The front cover and drive snout and such are the same mountings, but the question is having the right lenght of stuff up there so it all comes out right for belt alignment. I think your choice of the 4-71 for that Cad engine is good for a street motor. 5 lbs sounds nice.
the plan was to find one "close" to working and shimming the lower pulley to work and/or cutting the drive down on my lathe. I don't have enough blower experience to just make my own front drive, but I'm sure I could cut one down if need be. Seems simple enough. I'm way more worried about screwing up the blower rebuild than getting the drives to work.
The blower rebuild is really simple. The GM manual tells you about all the special tools you need. But you really don't have to have all that stuff. If you get an assembled blower, check the timing and clearances before you take it apart. If it's close enough, and most are, you just need to clean, change the bearings and seals and reassemble. We are talking street use here, 5 psi, not 52 lbs boost top fuel. The shims under the gears are what times the rotors, If the timing is good, you just put the same shims back where they were. Important that when you pull the gears, you pull them both at the same time. work them off a little at a time so that the rotors don't bind. Same thing going together. Once the gears are seated, stuff a shop towel in the gears to bind it up while you torque the bolts that hold the gears on. no gaskets between the end plates and the case. Make sure there are no burrs or dings on the surfaces there. File them off.

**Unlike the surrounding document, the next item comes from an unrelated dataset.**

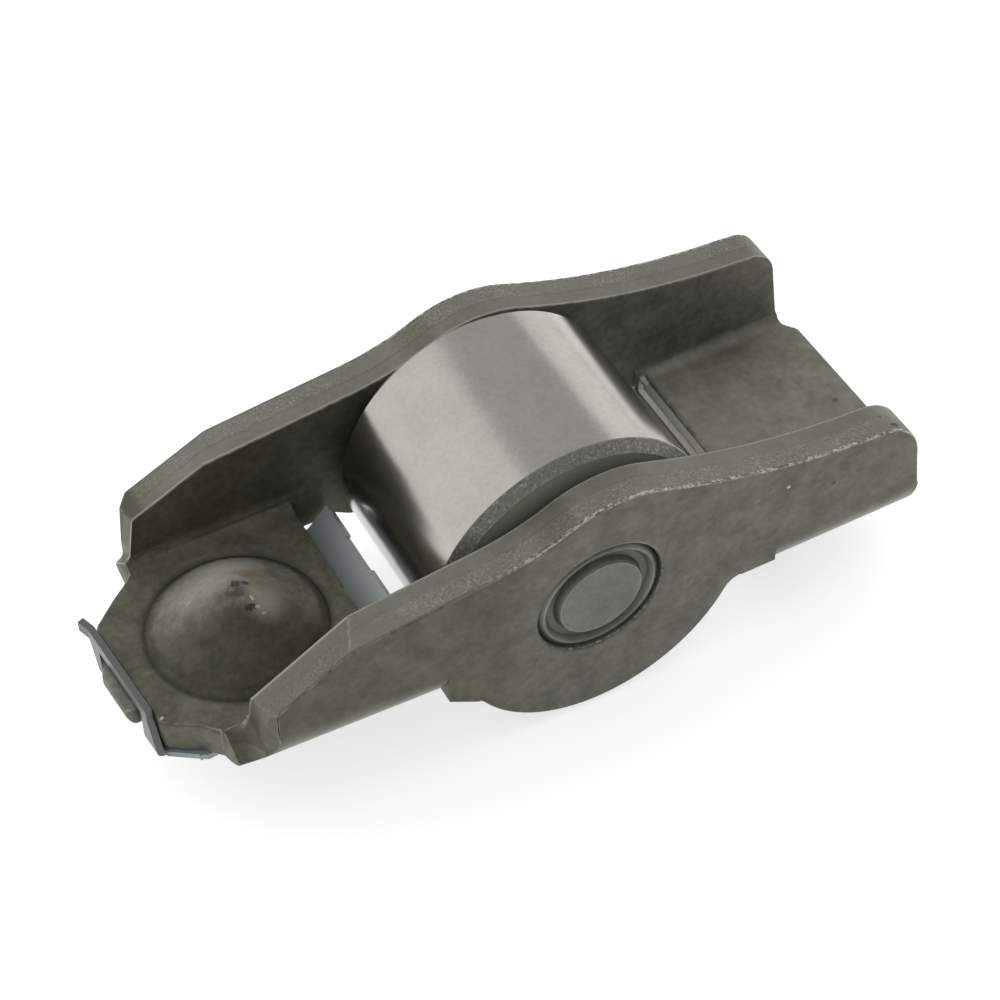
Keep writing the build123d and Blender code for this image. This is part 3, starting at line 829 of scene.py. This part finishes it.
@dataclass
class Bearing:
    """The axle, the needles and the roller."""

    needle_count: int = 16
    roller_radius_mm: float = 8.5
    roller_half_mm: float = 6.1
    chamfer_mm: float = 0.6
    chamfer_grain_mm: float = 0.2
    chamfer_depth_mm: float = 0.03
    # The real honing lines are finer than a pixel, so they are drawn 0.25 mm apart, and long
    # round the roller.
    honing_mm: float = 0.25
    honing_depth_mm: float = 0.0012
    honing_stretch: tuple[float, float, float] = (0.08, 1.0, 0.08)
    button_mm: float = 2.55
    groove_mm: float = 3.25
    rim_mm: float = 3.45

    def roller(self) -> bpy.types.Material:
        """Makes ground steel with a rough, speckled chamfer and dull side faces.

        Returns:
            The roller's steel.
        """
        shading = GROUND_BEARING_STEEL.build()
        radius = shading.from_axis(shading.x, shading.z, AXLE_MM)
        chamfer_radius = self.roller_radius_mm - self.chamfer_mm
        chamfer_out = self.roller_half_mm - self.chamfer_mm
        side = shading.all_of(
            shading.step(shading.out, self.roller_half_mm - 0.12, self.roller_half_mm - 0.02),
            shading.step(radius, chamfer_radius + 0.05, chamfer_radius - 0.05))
        chamfer = shading.all_of(
            shading.step(shading.out, chamfer_out, chamfer_out + 0.06),
            shading.step(radius, chamfer_radius - 0.05, chamfer_radius))
        grain = shading.noise(self.chamfer_grain_mm, rough=0.7)
        shading.blend_colour(chamfer, "#86867d")
        shading.blend_colour(shading.all_of(chamfer, shading.step(grain, 0.52, 0.72)), "#bdbcb3")
        shading.blend_colour(shading.all_of(chamfer, shading.step(grain, 0.46, 0.3)), "#64645d")
        shading.raise_height(shading.all_of(chamfer, grain), self.chamfer_depth_mm)
        shading.blend_roughness(chamfer, 0.45)
        shading.blend_metal(chamfer, 0.6)
        shading.blend_colour(side, "#a5a598")
        shading.blend_roughness(side, 0.45)
        shading.blend_metal(side, 0.1)
        stretched = add_node(shading.tree, "ShaderNodeVectorMath", {"operation": "MULTIPLY"}, {
            0: shading.place, 1: self.honing_stretch})
        lines = shading.noise(self.honing_mm, place=stretched.outputs["Vector"])
        shading.raise_height(lines, self.honing_depth_mm)
        return shading.finish()

    def axle(self) -> bpy.types.Material:
        """Makes dull steel with painted shade and highlights on the staked end.

        Returns:
            The axle's steel.
        """
        shading = STAKED_AXLE_STEEL.build()
        radius = shading.from_axis(shading.x, shading.z, AXLE_MM)
        # Painted shade in the staking groove.
        groove = shading.band(radius, self.button_mm + 0.1, self.groove_mm, 0.1)
        shading.blend_colour(groove, "#3f3f37", strength=0.45)
        shading.blend_metal(groove, 0.4)
        # Painted shade outside the rim, towards the bore.
        flank = shading.step(radius, self.rim_mm + 0.1, self.rim_mm + 0.3)
        shading.blend_colour(flank, "#43433b", strength=0.75)
        # Painted highlights on the rim's crest and the button's edge.
        rim = shading.band(radius, self.rim_mm - 0.08, self.rim_mm + 0.08, 0.05)
        shading.blend_colour(rim, "#b2b2a8", strength=0.35)
        edge = shading.band(radius, self.button_mm - 0.08, self.button_mm + 0.06, 0.04)
        shading.blend_colour(edge, "#b2b2a8", strength=0.25)
        return shading.finish()

    def build(self) -> None:
        """Dresses the bearing's pieces."""
        dress("axle_pin", self.axle())
        dress("roller", self.roller())
        needle_steel = GROUND_NEEDLE_STEEL.build().finish()
        for number in range(self.needle_count):
            dress(f"needle_{number + 1:02d}", needle_steel)


@dataclass(frozen=True)
class SoftBox:
    """A soft lamp: where it stands, seen from the roller, how large it is and how bright.

    The azimuth is counted from +X towards +Y. A brightness of 1 looks white.
    """

    name: str
    azimuth: float
    elevation: float
    distance_mm: float
    width_mm: float
    height_mm: float
    brightness: float


@dataclass
class Studio:
    """The pale floor, the soft light and the camera."""

    floor_mm: float = 900.0
    floor_gap_mm: float = 0.4
    floor_colour: str = "#cdcdcb"
    floor_lift: float = 0.65
    white: str = "#ffffff"
    # The sky's strength in front and behind, as the camera and the metal's gloss see it.
    world_level: tuple[float, float] = (0.4, 0.6)
    # The sky as dull surfaces see it: its strength level with them, and what height and the side
    # behind add to it.
    dull_low: float = 0.3
    dull_high: float = 0.9
    dull_back: float = 0.55
    boxes: tuple[SoftBox, ...] = (
        SoftBox("left soft box", 128, 26.5, 300, 360, 310, 0.5),
        SoftBox("right soft box", 18, 14.5, 300, 267, 139, 0.6),
    )
    camera_mm: tuple[float, float, float] = (-28.618, -81.630, 110.329)
    azimuth: float = 28.846
    elevation: float = 48.4986
    lens_mm: float = 90.0
    sensor_mm: float = 36.0
    clip_start_mm: float = 5.0

    def pale(self, name: str) -> bpy.types.Material:
        """Makes pale floor paint that the camera and the metal's gloss see as white.

        Args:
            name: The paint's name.

        Returns:
            The paint.
        """
        material = bpy.data.materials.new(name)
        material.use_nodes = True
        tree = material.node_tree
        tree.nodes.clear()
        paint = add_node(tree, "ShaderNodeBsdfDiffuse", inputs={
            "Color": linear(self.floor_colour)})
        path = add_node(tree, "ShaderNodeLightPath")
        seen = add_node(tree, "ShaderNodeMath", {"operation": "MAXIMUM"}, {
            0: path.outputs["Is Camera Ray"], 1: path.outputs["Is Glossy Ray"]})
        seen = add_node(tree, "ShaderNodeMath", {"operation": "MAXIMUM"}, {
            0: seen.outputs["Value"], 1: path.outputs["Is Transmission Ray"]})
        lift = add_node(tree, "ShaderNodeMath", {"operation": "MULTIPLY"}, {
            0: seen.outputs["Value"], 1: self.floor_lift})
        glow = add_node(tree, "ShaderNodeEmission", inputs={
            "Color": linear(self.white), "Strength": lift.outputs["Value"]})
        both = add_node(tree, "ShaderNodeAddShader", inputs={
            0: paint.outputs["BSDF"], 1: glow.outputs["Emission"]})
        add_node(tree, "ShaderNodeOutputMaterial", inputs={"Surface": both.outputs["Shader"]})
        return material

    def floor(self) -> None:
        """Lays the floor just under the lever."""
        mesh = bpy.data.meshes.new("floor")
        shape = bmesh.new()
        bmesh.ops.create_grid(shape, x_segments=1, y_segments=1, size=self.floor_mm * MM / 2)
        low = CAD_BOX[0][2] - self.floor_gap_mm * MM
        bmesh.ops.translate(shape, verts=shape.verts, vec=(0, 0, low))
        shape.to_mesh(mesh)
        shape.free()
        mesh.materials.append(self.pale("pale floor paint"))
        plane = bpy.data.objects.new("floor", mesh)
        bpy.context.scene.collection.objects.link(plane)

    def world(self) -> None:
        """Adds light from all around, stronger from behind, that the camera sees as white."""
        world = bpy.data.worlds.new("studio")
        world.use_nodes = True
        tree = world.node_tree
        tree.nodes.clear()
        path = add_node(tree, "ShaderNodeLightPath")
        sky = add_node(tree, "ShaderNodeTexCoord")
        parts = add_node(tree, "ShaderNodeSeparateXYZ", inputs={
            "Vector": sky.outputs["Generated"]})
        level = add_node(tree, "ShaderNodeMapRange", {"interpolation_type": "SMOOTHSTEP"}, {
            "Value": parts.outputs["Y"], "From Min": -0.5, "From Max": 0.5,
            "To Min": self.world_level[0], "To Max": self.world_level[1]})
        shown = add_node(tree, "ShaderNodeMath", {"operation": "MAXIMUM"}, {
            0: level.outputs["Result"], 1: path.outputs["Is Camera Ray"]})
        seen = add_node(tree, "ShaderNodeBackground", inputs={
            "Color": linear(self.white), "Strength": shown.outputs["Value"]})
        raised = add_node(tree, "ShaderNodeMath", {"operation": "MULTIPLY_ADD"}, {
            0: parts.outputs["Z"], 1: self.dull_high, 2: self.dull_low})
        turned = add_node(tree, "ShaderNodeMath", {"operation": "MULTIPLY_ADD"}, {
            0: parts.outputs["Y"], 1: self.dull_back, 2: raised.outputs["Value"]})
        dull = add_node(tree, "ShaderNodeMath", {"operation": "MAXIMUM"}, {
            0: turned.outputs["Value"], 1: 0.0})
        soft = add_node(tree, "ShaderNodeBackground", inputs={
            "Color": linear(self.white), "Strength": dull.outputs["Value"]})
        mix = add_node(tree, "ShaderNodeMixShader", inputs={
            0: path.outputs["Is Diffuse Ray"], 1: seen.outputs["Background"],
            2: soft.outputs["Background"]})
        add_node(tree, "ShaderNodeOutputWorld", inputs={"Surface": mix.outputs["Shader"]})
        bpy.context.scene.world = world

    def lamp(self, box: SoftBox) -> None:
        """Adds a soft box that faces the roller.

        Args:
            box: Where it stands, how large it is and how bright.
        """
        data = bpy.data.lights.new(box.name, "AREA")
        data.shape = "RECTANGLE"
        data.size = box.width_mm * MM
        data.size_y = box.height_mm * MM
        data.energy = box.brightness * math.pi * data.size * data.size_y
        lamp = bpy.data.objects.new(box.name, data)
        turn = math.radians(box.azimuth)
        rise = math.radians(box.elevation)
        away = Vector((math.cos(rise) * math.cos(turn), math.cos(rise) * math.sin(turn),
                       math.sin(rise)))
        target = Vector((AXLE_MM[0], 0, AXLE_MM[1])) * MM
        lamp.matrix_world = (Matrix.Translation(target + away * box.distance_mm * MM)
                             @ away.to_track_quat("Z", "Y").to_matrix().to_4x4())
        bpy.context.scene.collection.objects.link(lamp)

    def camera(self) -> None:
        """Sets the camera where the photograph was taken from."""
        data = bpy.data.cameras.new("camera")
        data.lens = self.lens_mm
        data.sensor_width = self.sensor_mm
        data.clip_start = self.clip_start_mm * MM
        camera = bpy.data.objects.new("camera", data)
        turn = math.radians(self.azimuth)
        fall = math.radians(self.elevation)
        look = Vector((math.cos(fall) * math.sin(turn), math.cos(fall) * math.cos(turn),
                       -math.sin(fall)))
        camera.matrix_world = (Matrix.Translation(Vector(self.camera_mm) * MM)
                               @ look.to_track_quat("-Z", "Y").to_matrix().to_4x4())
        bpy.context.scene.collection.objects.link(camera)
        bpy.context.scene.camera = camera

    def build(self) -> None:
        """Sets up the floor, the light and the camera."""
        bpy.context.scene.view_settings.view_transform = "Standard"
        self.floor()
        self.world()
        for box in self.boxes:
            self.lamp(box)
        self.camera()
        log.info("studio is set up")


def main() -> None:
    """Builds and dresses everything in order."""
    Studio().build()
    Lever().build()
    Clip().build()
    Bearing().build()


if __name__ == "__main__":
    main()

I think my blower is one of the ones that needs to have the rotors flipped? I was going to remove the shims and machine the opposite pulley the shimmed amount if the clearances are right. pics of my blower...
Richard Hansen (Hansen's Supercharger Service, Long Beach, CA) used to do a 'standard' prep on 6-71s: the first thing he did was reverse the rotors, end for end (as a pair, both got removed one end, and turned around) He then went about phasing and setting end play. Neoprene seals, steel gears (some stock GMC blowers had cast gears, Rich replaced with steel) and new bearings. Oil was provided from an overhead vial. This was 1962. (Joe Reath and a host of others used his blowers) Do they still reverse them? (I was led to believe it was due to the blower going from 'scavenging hot exhaust' to pressurizing intake...and a method of securing the drive) Please expand on this?
I thought some blowers sat on one side of the engine and some sat on the other so some spun from the "back" and some spun from the front" so that they could use the same internals. which means if you have a blower that was spun from the back(which I think mine is) then you have to flip everything so the drive gears are at the front. But this is stuff I've read and I have no hands on experience. So someone can come along and confirm this or straighten me out.
Correct for a race build, but not for a mild street motor. And I'd suspect he wouldn't be using a Cad 348 flathead for much race usage in first place. But, to pump it up just a little for the street sounds like a good combination and likely more period looking than a oversized 6-71, especially with some V belts.
I'm prob going to roll with a 2" cog belt. I dont really have the room for multiple v. But from what I gather 2" cog is just as correct. I will be pruning it as well. But the EFI on top the blower will be far from "correct". everything I build is a mixture of everything and anything I think is cool. So being period correct is the direction Im going with small deviations every now and then.
This picture shows the drive end. the gears should be under that cover. Would not this be the end you would attach the drive snout to? The drive gears are in the right place and the drive coupler is on the driver's side. And the rotation direction is right, clockwise on the driver's side rotor. The ball bearings are on this end. The end plate gets used over, the green cover had a hose to cover the blower drive shaft, the fuel pump mounted to the 3 bolt flange. The green cover gets replaced by the new drive snout. GM calls this the rear of the blower cause it drove from this end from a coupling and shaft that came off the timing gear-train and the timing gears were on the flywheel end of the engine, thus the rear of the engine.
I thought the other side was the side the snout bolts to cause it has the 6 bolt flange? Im so confused. I though all the "front" components could be reused and it was the "back" cover that needs to be replaced. Which if this is right then the cover with the 6 bolt cover is the "front"....no?
Yeah, the one you got, that six bolt flange had the engine governor attached to it and the water pump on the 3 bolt. GM called it the front cause it was on the fan end. i think that a lot of the confusion comes from the application of the particular blower when it was new. Yours looks like , if you stood at the flywheel end, the blower would have been on the left side of the engine. this would have been a normal application for an transit bus. And I think the preferable core to start with. Now if the block was rotated 180 degrees, the blower would be on the right side of the engine, the timing gears still at the back, but the same blower case could hang off the flange (that's always on top) Now the drive would actually be on the other end of the case, but still on the rear of the blower. sounds screwy, but draw a little picture and see how it would work. The drive is still at the top, it's like a mirror image, front to back. and the cool part is it's all done with the same pieces put together differently. there were even engines that had the camshaft on the other side and the head on backward. Again all done with the parts, just put together different. And then too, there were left and right, clockwise and counterclockwise versions of all these engines, too. the GM Diesel was a marvel of interchangeable engineering. The started making them in 1938 and I guess still make some for military and marine, but no more highway engines.
Can't see where the gears are, gears are always on the drive end. There were also ones that had the 6 bolt flange on the drive end. Late models had the hose connection like the green one.